[START OF Dataset content]
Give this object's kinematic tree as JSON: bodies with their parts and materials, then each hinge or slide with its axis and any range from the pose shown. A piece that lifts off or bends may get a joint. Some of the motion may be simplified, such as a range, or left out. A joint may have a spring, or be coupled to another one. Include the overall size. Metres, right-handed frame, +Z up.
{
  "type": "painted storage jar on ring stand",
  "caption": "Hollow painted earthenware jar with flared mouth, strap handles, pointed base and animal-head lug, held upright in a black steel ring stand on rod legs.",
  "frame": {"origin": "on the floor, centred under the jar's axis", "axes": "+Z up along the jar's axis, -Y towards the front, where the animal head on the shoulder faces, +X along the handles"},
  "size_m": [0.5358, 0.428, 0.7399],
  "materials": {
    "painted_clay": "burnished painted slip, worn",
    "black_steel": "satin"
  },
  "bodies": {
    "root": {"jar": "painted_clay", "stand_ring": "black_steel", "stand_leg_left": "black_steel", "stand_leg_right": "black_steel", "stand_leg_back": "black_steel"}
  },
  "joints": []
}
[END OF Dataset content]
What needs to be done →
Please output the entire listing exactly as it stands.

Written response →
Give this object's kinematic tree as JSON: bodies with their parts and materials, then each hinge or slide with its axis and any range from the pose shown. A piece that lifts off or bends may get a joint. Some of the motion may be simplified, such as a range, or left out. A joint may have a spring, or be coupled to another one. Include the overall size. Metres, right-handed frame, +Z up.
{
  "type": "painted storage jar on ring stand",
  "caption": "Hollow painted earthenware jar with flared mouth, strap handles, pointed base and animal-head lug, held upright in a black steel ring stand on rod legs.",
  "frame": {"origin": "on the floor, centred under the jar's axis", "axes": "+Z up along the jar's axis, -Y towards the front, where the animal head on the shoulder faces, +X along the handles"},
  "size_m": [0.5358, 0.428, 0.7399],
  "materials": {
    "painted_clay": "burnished painted slip, worn",
    "black_steel": "satin"
  },
  "bodies": {
    "root": {"jar": "painted_clay", "stand_ring": "black_steel", "stand_leg_left": "black_steel", "stand_leg_right": "black_steel", "stand_leg_back": "black_steel"}
  },
  "joints": []
}